Records provided
--- BEGIN ---
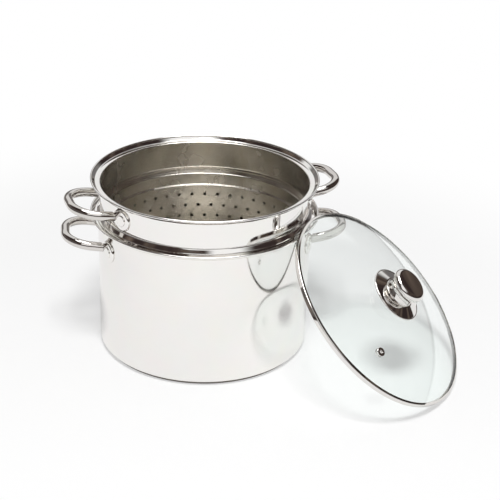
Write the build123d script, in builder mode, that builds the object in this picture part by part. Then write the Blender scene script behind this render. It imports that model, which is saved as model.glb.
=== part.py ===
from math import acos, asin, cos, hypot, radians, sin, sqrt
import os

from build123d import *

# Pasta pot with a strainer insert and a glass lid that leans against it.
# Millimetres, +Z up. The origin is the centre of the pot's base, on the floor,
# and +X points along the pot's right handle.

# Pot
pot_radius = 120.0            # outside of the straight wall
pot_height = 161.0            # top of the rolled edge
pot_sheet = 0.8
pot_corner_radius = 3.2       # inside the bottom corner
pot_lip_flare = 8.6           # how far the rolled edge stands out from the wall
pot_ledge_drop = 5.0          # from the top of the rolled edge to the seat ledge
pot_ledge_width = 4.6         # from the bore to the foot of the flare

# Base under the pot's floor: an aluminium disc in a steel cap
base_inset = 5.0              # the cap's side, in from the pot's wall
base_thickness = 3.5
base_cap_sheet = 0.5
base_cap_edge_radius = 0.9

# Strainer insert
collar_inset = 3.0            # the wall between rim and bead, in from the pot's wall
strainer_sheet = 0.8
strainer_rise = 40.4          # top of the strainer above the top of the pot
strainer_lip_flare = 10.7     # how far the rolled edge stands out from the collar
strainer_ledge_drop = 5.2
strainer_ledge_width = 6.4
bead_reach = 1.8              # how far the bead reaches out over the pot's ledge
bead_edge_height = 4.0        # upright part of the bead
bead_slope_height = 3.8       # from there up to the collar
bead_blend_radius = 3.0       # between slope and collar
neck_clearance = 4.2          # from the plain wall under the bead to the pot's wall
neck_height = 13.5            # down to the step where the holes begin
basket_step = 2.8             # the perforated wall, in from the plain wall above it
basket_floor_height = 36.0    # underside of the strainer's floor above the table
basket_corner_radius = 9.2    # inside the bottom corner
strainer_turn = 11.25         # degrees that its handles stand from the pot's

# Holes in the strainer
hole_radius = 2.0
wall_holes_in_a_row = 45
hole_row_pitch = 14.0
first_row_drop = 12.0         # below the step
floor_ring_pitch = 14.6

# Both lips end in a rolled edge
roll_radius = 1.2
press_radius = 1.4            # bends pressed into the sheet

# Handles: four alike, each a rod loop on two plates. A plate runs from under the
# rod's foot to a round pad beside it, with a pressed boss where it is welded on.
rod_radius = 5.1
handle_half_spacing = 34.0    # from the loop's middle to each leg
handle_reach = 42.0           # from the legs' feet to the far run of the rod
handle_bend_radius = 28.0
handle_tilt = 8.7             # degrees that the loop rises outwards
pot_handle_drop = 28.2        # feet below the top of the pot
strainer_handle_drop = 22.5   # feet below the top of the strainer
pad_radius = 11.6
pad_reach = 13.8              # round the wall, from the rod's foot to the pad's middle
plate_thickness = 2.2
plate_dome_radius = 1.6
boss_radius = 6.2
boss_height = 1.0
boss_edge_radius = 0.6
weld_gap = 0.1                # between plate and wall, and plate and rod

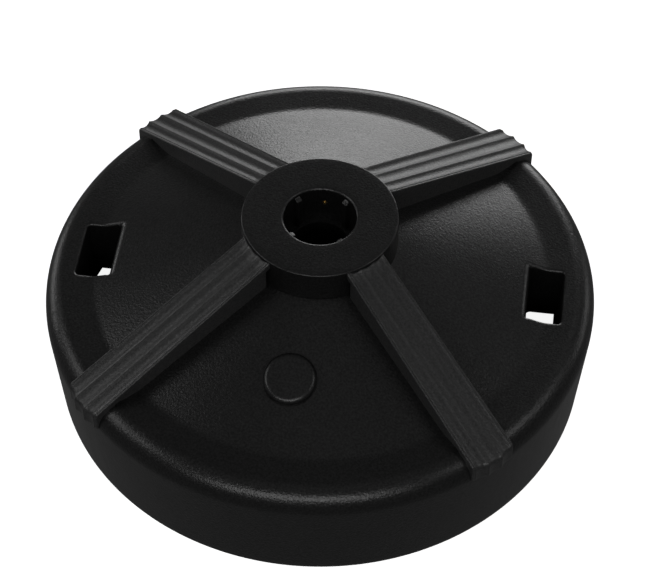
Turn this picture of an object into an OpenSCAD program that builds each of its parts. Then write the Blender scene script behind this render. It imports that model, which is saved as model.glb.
--- END ---
--- BEGIN ---
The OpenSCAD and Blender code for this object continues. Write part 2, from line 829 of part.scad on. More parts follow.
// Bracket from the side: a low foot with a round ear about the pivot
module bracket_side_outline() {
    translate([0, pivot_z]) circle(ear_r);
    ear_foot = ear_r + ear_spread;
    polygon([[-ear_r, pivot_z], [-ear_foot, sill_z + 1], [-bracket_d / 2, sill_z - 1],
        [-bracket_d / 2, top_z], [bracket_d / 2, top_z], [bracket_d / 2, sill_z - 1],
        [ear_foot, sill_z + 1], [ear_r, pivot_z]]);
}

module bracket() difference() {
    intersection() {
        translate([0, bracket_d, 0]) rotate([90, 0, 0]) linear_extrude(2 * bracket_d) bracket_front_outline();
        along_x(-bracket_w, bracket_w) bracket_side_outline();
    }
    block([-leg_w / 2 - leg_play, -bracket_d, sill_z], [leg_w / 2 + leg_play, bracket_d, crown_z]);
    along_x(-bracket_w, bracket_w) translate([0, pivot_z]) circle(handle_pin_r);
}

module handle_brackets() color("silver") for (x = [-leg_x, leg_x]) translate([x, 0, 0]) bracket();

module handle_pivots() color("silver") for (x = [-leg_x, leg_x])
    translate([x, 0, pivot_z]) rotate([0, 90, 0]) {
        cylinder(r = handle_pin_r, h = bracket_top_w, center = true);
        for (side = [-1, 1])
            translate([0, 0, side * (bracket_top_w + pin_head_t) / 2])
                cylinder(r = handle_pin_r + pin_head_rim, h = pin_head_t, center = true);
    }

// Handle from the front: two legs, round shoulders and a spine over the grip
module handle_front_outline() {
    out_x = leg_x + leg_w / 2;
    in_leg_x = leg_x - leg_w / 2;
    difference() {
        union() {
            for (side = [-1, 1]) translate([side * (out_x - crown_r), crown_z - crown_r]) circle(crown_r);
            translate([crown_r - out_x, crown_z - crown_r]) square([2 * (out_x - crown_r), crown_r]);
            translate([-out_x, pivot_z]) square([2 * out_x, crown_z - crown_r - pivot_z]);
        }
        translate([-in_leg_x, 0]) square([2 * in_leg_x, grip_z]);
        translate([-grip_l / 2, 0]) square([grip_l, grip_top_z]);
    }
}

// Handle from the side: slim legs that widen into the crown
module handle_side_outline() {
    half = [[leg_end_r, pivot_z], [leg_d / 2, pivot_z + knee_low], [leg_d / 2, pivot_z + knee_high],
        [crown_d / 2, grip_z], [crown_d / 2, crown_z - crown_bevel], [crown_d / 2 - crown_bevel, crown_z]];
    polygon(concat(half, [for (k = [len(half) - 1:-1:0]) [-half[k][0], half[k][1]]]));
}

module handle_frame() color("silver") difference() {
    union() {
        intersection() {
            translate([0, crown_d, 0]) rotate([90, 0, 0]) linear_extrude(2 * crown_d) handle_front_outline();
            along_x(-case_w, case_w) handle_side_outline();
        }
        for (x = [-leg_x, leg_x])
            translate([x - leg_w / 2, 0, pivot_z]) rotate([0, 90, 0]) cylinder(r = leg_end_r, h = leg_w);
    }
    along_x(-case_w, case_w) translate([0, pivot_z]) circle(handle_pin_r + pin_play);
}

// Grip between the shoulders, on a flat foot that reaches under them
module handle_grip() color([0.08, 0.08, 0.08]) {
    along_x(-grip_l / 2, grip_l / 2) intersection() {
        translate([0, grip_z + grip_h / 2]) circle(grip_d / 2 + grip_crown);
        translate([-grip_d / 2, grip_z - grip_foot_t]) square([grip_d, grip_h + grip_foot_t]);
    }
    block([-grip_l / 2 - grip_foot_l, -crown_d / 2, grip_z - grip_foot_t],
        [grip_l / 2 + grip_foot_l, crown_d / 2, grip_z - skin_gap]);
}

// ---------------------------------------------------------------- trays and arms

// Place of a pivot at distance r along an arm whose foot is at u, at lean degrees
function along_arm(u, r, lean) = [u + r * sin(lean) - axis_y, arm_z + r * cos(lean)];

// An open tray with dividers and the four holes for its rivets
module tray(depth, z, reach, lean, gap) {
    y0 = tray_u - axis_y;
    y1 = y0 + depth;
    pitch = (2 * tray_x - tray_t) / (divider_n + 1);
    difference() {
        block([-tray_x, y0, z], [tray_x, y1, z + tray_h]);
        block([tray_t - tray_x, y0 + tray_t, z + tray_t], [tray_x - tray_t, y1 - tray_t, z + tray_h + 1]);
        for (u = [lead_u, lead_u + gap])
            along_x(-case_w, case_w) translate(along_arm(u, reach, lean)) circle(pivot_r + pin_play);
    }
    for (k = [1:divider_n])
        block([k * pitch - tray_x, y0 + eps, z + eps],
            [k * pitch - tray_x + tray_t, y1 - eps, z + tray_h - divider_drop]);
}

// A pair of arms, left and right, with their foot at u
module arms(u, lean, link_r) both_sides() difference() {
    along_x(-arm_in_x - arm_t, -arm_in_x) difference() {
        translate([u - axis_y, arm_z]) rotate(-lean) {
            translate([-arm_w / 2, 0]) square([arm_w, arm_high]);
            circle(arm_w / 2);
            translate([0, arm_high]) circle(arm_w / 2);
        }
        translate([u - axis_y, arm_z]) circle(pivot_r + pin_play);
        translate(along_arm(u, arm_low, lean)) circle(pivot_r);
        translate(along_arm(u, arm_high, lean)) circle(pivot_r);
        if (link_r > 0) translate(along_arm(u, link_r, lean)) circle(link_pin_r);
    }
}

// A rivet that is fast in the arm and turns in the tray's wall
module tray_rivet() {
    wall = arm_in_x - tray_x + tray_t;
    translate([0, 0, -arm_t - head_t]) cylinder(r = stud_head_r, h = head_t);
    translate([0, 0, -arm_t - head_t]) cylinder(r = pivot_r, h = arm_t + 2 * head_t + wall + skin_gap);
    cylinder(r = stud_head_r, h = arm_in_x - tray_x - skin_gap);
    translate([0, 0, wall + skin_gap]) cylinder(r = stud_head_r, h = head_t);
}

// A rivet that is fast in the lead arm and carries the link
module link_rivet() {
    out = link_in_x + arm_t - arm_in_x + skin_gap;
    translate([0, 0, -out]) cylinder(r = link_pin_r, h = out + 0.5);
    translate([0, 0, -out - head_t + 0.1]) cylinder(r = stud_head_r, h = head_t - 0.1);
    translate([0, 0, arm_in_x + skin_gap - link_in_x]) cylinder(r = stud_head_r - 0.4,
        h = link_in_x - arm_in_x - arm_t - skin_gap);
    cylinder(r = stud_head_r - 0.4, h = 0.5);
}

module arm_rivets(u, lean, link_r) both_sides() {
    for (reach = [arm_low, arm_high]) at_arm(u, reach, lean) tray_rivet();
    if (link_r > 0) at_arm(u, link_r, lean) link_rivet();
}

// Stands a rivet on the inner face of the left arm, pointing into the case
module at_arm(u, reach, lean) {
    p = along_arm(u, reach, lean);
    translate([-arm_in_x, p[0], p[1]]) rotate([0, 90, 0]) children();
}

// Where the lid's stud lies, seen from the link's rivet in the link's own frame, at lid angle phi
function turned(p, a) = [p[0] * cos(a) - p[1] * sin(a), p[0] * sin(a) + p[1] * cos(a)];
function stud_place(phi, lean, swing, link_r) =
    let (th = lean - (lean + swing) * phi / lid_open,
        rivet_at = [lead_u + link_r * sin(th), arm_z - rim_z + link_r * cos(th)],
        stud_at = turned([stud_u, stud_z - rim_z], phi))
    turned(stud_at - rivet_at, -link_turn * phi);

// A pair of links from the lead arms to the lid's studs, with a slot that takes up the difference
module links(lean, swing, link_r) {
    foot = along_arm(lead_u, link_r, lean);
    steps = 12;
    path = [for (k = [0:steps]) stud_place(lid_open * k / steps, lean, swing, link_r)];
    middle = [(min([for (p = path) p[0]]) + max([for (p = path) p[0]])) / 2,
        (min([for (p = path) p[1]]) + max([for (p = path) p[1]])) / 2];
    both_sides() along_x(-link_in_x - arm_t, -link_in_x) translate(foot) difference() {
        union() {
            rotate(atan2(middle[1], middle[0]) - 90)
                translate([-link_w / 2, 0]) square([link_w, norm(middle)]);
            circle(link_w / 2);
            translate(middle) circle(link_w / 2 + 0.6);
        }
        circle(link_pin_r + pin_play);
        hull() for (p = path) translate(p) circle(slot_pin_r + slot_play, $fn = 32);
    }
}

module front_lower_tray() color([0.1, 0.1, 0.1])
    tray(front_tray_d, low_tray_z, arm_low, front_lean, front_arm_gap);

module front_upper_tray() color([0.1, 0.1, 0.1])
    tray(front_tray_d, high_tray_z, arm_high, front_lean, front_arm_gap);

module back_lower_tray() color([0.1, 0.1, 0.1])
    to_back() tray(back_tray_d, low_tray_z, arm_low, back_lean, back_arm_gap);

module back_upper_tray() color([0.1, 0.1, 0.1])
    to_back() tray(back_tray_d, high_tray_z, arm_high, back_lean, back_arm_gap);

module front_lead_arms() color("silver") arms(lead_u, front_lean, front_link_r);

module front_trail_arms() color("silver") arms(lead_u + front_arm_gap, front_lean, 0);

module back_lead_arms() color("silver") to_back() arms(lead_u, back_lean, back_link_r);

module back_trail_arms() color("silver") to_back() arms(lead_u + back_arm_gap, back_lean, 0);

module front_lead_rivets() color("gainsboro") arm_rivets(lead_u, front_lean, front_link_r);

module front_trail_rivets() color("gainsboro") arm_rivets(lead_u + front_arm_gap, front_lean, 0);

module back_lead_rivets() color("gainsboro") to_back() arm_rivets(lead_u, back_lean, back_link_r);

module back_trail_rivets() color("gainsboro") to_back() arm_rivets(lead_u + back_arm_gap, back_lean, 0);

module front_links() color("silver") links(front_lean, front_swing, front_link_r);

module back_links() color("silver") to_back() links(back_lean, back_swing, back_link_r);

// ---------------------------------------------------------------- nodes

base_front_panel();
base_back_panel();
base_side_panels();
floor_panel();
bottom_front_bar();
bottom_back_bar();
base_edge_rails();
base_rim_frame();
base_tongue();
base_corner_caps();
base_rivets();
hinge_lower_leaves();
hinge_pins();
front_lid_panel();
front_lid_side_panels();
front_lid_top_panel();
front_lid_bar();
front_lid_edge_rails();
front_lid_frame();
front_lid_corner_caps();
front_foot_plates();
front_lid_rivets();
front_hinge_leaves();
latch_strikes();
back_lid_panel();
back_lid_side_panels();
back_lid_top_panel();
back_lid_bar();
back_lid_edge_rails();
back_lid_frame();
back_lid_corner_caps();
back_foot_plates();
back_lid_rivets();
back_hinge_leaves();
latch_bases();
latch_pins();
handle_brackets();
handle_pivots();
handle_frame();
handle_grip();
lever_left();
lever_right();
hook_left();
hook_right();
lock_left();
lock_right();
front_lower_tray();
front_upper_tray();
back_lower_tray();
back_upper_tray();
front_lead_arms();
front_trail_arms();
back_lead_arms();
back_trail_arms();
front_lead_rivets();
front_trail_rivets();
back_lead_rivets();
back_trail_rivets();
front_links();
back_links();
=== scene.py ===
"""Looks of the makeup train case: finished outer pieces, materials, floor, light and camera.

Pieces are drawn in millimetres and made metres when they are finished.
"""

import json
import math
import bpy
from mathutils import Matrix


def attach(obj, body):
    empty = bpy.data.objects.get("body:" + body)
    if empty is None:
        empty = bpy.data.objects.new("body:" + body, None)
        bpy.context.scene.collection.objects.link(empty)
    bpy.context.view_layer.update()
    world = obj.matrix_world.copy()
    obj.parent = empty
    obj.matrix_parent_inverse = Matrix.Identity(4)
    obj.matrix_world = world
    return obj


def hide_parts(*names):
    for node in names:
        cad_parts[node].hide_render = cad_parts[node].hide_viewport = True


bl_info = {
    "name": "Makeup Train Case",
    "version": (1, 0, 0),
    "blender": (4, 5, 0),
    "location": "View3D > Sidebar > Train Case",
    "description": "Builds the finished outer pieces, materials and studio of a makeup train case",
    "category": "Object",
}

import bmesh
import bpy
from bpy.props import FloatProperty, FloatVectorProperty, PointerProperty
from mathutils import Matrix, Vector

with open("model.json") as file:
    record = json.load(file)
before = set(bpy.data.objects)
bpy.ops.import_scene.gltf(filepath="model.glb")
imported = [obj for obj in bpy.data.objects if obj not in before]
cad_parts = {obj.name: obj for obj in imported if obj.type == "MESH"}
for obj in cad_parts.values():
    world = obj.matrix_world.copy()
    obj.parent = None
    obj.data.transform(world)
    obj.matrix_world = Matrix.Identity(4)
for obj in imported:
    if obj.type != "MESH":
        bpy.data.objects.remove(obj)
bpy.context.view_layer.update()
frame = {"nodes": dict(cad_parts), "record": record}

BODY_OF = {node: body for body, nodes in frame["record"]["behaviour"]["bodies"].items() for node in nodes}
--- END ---
Objective
Everything from the line with "Write the build123d" through the line with "from build123d import *" is to be output exactly; leave out all other lines.

Full solution
Write the build123d script, in builder mode, that builds the object in this picture part by part. Then write the Blender scene script behind this render. It imports that model, which is saved as model.glb.
=== part.py ===
from math import acos, asin, cos, hypot, radians, sin, sqrt
import os

from build123d import *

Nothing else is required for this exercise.